Scientific classification
- Kingdom: Animalia
- Phylum: Chordata
- Class: Aves
- Order: Coraciiformes
- Family: Meropidae
- Genus: Merops
- Species: M. oreobates
- Binomial name: Merops oreobates (Sharpe, 1892)

= Cinnamon-chested bee-eater =

- Genus: Merops
- Species: oreobates
- Authority: (Sharpe, 1892)
- Conservation status: LC

Species of bird

The cinnamon-chested bee-eater (Merops oreobates) is a species of bird in the family Meropidae. It is mainly native to the Albertine Rift montane forests and the East African montane forests of East Africa, in the regions surrounding Lake Victoria.

==Description==
The species measures 22 cm in length and weighs 17–38 g.
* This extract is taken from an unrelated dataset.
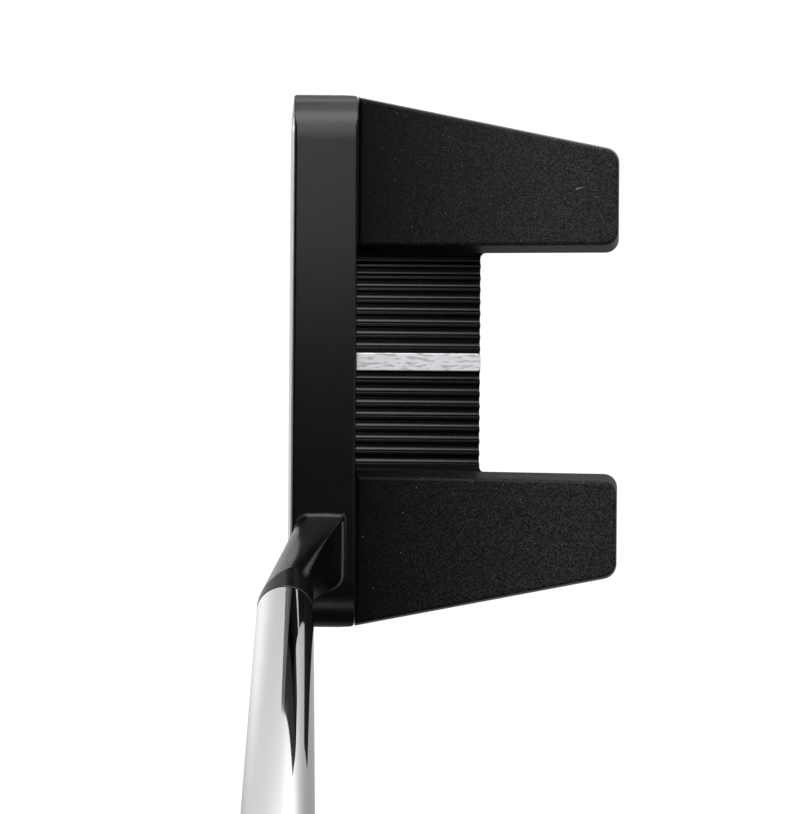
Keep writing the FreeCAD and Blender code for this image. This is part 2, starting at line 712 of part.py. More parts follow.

The sexes are alike. They have bright green heads, upper parts, and tails; their chins and throats are yellow and outlined in black, with a white extension to the side; their breasts are cinnamon-brown, darkening towards the belly. When perched, their stance is upright with the tail pointing downward. The tail is blackish with an orange base and white tip when seen from the front, while from the back it is mainly green, with black edges visible when it is flared. This bird can be distinguished from the somewhat similar little bee-eater by their larger size, darker colouring, white cheek patches, and the upland habitat where they are found.

==Ecology==
This bird lives in upland regions, usually between 1800 and 2300 m, and can be found associated with wooded hillsides and forest edges, clearings, plantations, and gardens. Its diet consists mainly of honeybees although it also eats moths, butterflies, dragonflies, beetles, and other flying insects. It seems to be an adaptable species and able to withstand loss of its forest habitat.

==Status==
The cinnamon-chested bee-eater has a very wide range, and although the population size has not been quantified, it is thought to be large, and the International Union for Conservation of Nature has assessed their conservation status as being of "least concern".